Kurulan bu vakıfların, mülk satın aldığını ancak 1974'teki Yargıtay kararıyla bu gayrimenkullerini kaybettiğini anımsatan Şahin, bu malların bir
bölümünün Hazineye, bir bölümünün ise Vakıflar Genel Müdürlüğüne geçtiğini anlattı. 1955'de bir kişinin, dükkan ve evini Yedikule Ermeni Hastanesi Vakfına bağışladığını, 1974 yılında verilen kararla bu tapunun iptal edildiğini anımsatan Şahin, bunun üzerine vakfın AİHM'e dava açtığını söyledi. Şahin, AİHM'in, davayı haklı bulduğunu, 2 milyon 300 bin Avro ya da bu mülkün vakıfa iade edilmesini önerdiğini belirterek, tasarıyla, bu sorunları çözmek için bir hüküm getirdiklerine işaret etti.

-''BİZİ YÜCELTİR''-
Bakan Şahin, sözlerini şöyle sürdürdü:
'
'Geçmişte bizim vatandaşlarımızın mensubu bulunduğu, cemaat vakıflarının, 1974 Yargıtay kararından sonra Hazine veya Vakıflar Genel Müdürlüğüne geçmiş olan mülklerini asıl sahiplerine geri vereceğiz. Bu ne ülkemizi böler ne ülke bütünlüğünü zedeler ne egemenliğimizi ortadan kaldırır, sadece bizi yüceltir. Bunu yapmanın neresi ihanet olabilir?

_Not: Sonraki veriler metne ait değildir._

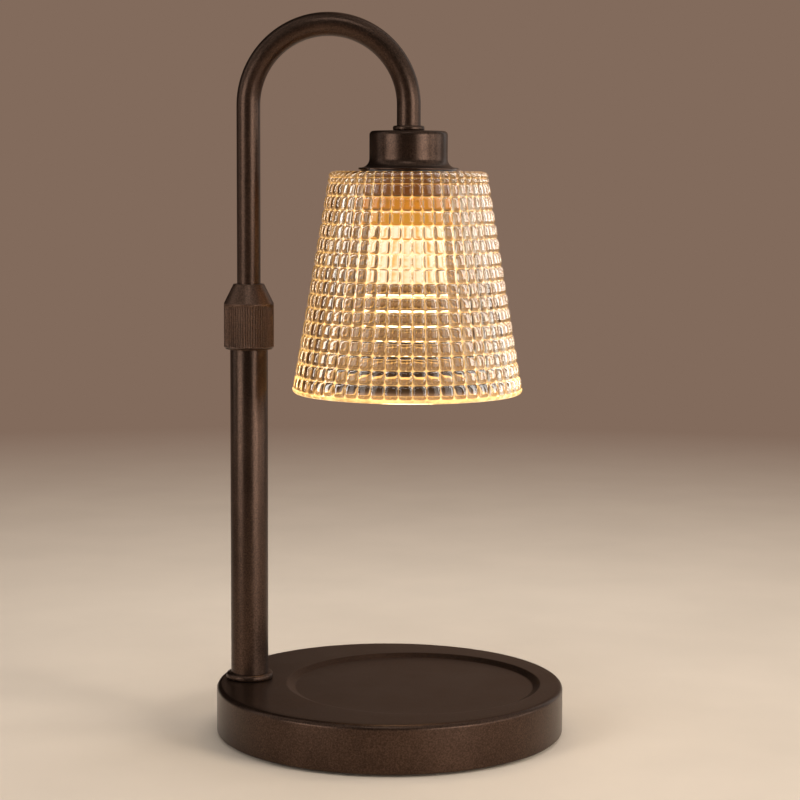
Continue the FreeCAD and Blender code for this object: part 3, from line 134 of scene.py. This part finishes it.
class Looks:
    """A node material, built up from its Principled shader."""

    def __init__(self, name, **fixed):
        self.material = bpy.data.materials.new(name)
        self.material.use_nodes = True
        self.tree = self.material.node_tree
        self.shader = self.tree.nodes["Principled BSDF"]
        for key, value in fixed.items():
            self.shader.inputs[key.replace("_", " ")].default_value = value
        self.place = self.node("ShaderNodeTexCoord").outputs["Object"]

    def node(self, kind, **values):
        made = self.tree.nodes.new(kind)
        for key, value in values.items():
            if hasattr(made, key):
                setattr(made, key, value)
            else:
                made.inputs[key.replace("_", " ")].default_value = value
        return made

    def link(self, output, target):
        self.tree.links.new(output, target)

    def noise(self, scale, detail=2.0, roughness=0.5, stretch=None):
        """Noise whose features are about 1 / scale metres across."""
        texture = self.node("ShaderNodeTexNoise", Scale=scale, Detail=detail, Roughness=roughness)
        place = self.place
        if stretch is not None:
            mapping = self.node("ShaderNodeMapping", Scale=stretch)
            self.link(place, mapping.inputs["Vector"])
            place = mapping.outputs["Vector"]
        self.link(place, texture.inputs["Vector"])
        return texture.outputs["Fac"]

    def wavering(self, noise, amount):
        """Noise as small steps up and down from 0."""
        return self.math("MULTIPLY", self.math("SUBTRACT", noise, 0.5), amount)

    def ramp(self, source, *stops):
        opaque = [(position, (*color, 1.0)) for position, color in stops]
        return ramp_node(self.tree, source, opaque).outputs["Color"]

    def spread(self, source, low, high, at_low=0.3, at_high=0.7):
        return range_node(self.tree, source, low, high, at_low, at_high)

    def math(self, operation, first, second=0.0):
        return math_node(self.tree, operation, first, second)

    def color(self, output):
        self.link(output, self.shader.inputs["Base Color"])

    def rough(self, output):
        self.link(output, self.shader.inputs["Roughness"])

    def bump(self, output, depth_mm, strength=1.0):
        made = self.node("ShaderNodeBump", Strength=strength, Distance=depth_mm * MM)
        self.link(output, made.inputs["Height"])
        self.link(made.outputs["Normal"], self.shader.inputs["Normal"])

    def glow(self, output, strength):
        self.link(output, self.shader.inputs["Emission Color"])
        self.shader.inputs["Emission Strength"].default_value = strength

    def axes(self):
        split = self.node("ShaderNodeSeparateXYZ")
        self.link(self.place, split.inputs["Vector"])
        return split.outputs

    def glow_by_height(self, low_mm, high_mm, flicker, stops, strength):
        """Glow whose colour changes from one height to another. flicker shifts it in places."""
        height = self.spread(self.axes()["Z"], 0.0, 1.0, low_mm * MM, high_mm * MM)
        self.glow(self.ramp(self.math("ADD", height, flicker), *stops), strength)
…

Birkaç tane Türkiye Cumhuriyeti vatandaşının, geçmişte kurduğu, şimdi yaşayan cemaat vakfına birkaç parça, bana göre verilmesi gereken gayrimenkulleri vererek, Türkiye Cumhuriyeti devleti zarar görmez, itibar kazanır. 'Bir hata yapılmışsa, bu hatayı da düzeltecek kadar medeniyet sahibi, hak, hukuk sahibi insanlardır' dedirtir.

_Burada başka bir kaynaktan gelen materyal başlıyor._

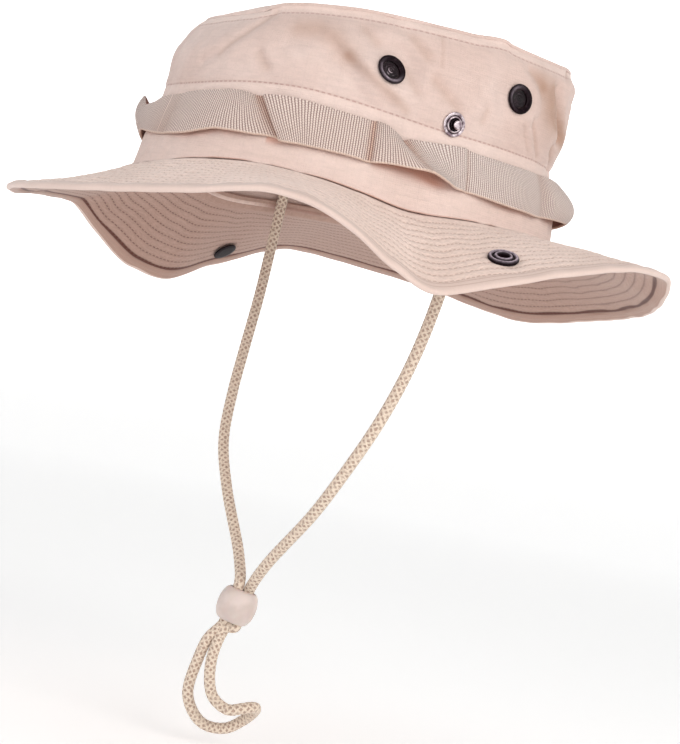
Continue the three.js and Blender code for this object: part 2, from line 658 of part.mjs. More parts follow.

Bu vakıfları, Türk, Müslüman ya da gayrimüslim kursun tamamı, Türk kurumudur, Türkiye Cumhuriyeti vatandaşları görev yapıyor. Bunlar içerisinde
vatan, Cumhuriyet hakkında olumsuz düşünceler taşıyanlar varsa, faaliyetlerde bulunanlar varsa, devletin istihbaratı güçlüdür. 'İlerde yanlış yaparlar', o zaman tedbir alırsın.''

-''KİMSEDEN ALACAK DERSİMİZ YOK''-
Ortodoks Rum Patrikhanesi ve İstanbul'daki Ermeni Patrikhanesi'ni Fatih Sultan Mehmet'in kurdurttuğuna işaret eden Şahin, farklı din ve kültürden
kişilerle birlikte yaşadıklarını söyledi.

Kimsenin din ve ibadetine karışmadıklarını, ''yeter ki bu ülkenin kurallarına uyun'' dediklerini kaydeden Şahin, bu konuda kimseden alacak bir
derslerinin bulunmadığını söyledi. Şahin, ''Bu yasa uygulandığında ülke bütünlüğünü zedeleyecek, bizi rahatsız edecek herhangi bir hüküm, düşünce yoktur'' diyerek sözlerini tamamladı.

Tasarının görüşmeleri, 1. maddesinin kabulünün ardından devam ediyor.